From 620b4413088536828cd1b4b682e3f2f62f45e20f Mon Sep 17 00:00:00 2001
From: xiaoxi-wangfj <690912414@qq.com>
Date: Thu, 25 Dec 2025 10:09:18 +0000
Subject: [PATCH 2/3] [FP8-Flow-MoE] fix dirty pad scale

Signed-off-by: xiaoxi-wangfj <690912414@qq.com>
---
 transformer_engine/pytorch/triton/permutation.py | 2 +-
 1 file changed, 1 insertion(+), 1 deletion(-)

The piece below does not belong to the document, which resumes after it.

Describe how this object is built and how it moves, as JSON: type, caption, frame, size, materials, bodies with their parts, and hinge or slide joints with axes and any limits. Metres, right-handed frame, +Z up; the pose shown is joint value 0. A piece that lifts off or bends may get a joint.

diff --git a/transformer_engine/pytorch/triton/permutation.py b/transformer_engine/pytorch/triton/permutation.py
index 27662e1b28..985d11c644 100644
--- a/transformer_engine/pytorch/triton/permutation.py
+++ b/transformer_engine/pytorch/triton/permutation.py
@@ -165,7 +165,7 @@ def permute_with_mask_map(
         alloc((num_out_tokens,), dtype=probs.dtype, device="cuda") if probs is not None else None
     )
     permuted_scale = (
-        torch.empty((num_out_tokens, scale_hidden_dim), dtype=scale.dtype, device="cuda")
+        alloc((num_out_tokens, scale_hidden_dim), dtype=scale.dtype, device="cuda")
         if scale is not None
         else None
     )

From f4115c3a93958255b24f87c698a58192a243d14f Mon Sep 17 00:00:00 2001
From: xiaoxi-wangfj <690912414@qq.com>
Date: Fri, 26 Dec 2025 02:51:28 +0000
Subject: [PATCH 3/3] [PyTorch]: add moe fp8 flow under blockwise recipe
MIME-Version: 1.0
Content-Type: text/plain; charset=UTF-8
Content-Transfer-Encoding: 8bit

1. add fp8 rowwise scaling-aware transpose op for wgrad columwise.
2. support Float8BlockwiseQTensor input in grouped_linear.
3. _rowwise_scale_inv is propagated with a COMPACT layout along the `dispatch → permute → GroupedLinear` path.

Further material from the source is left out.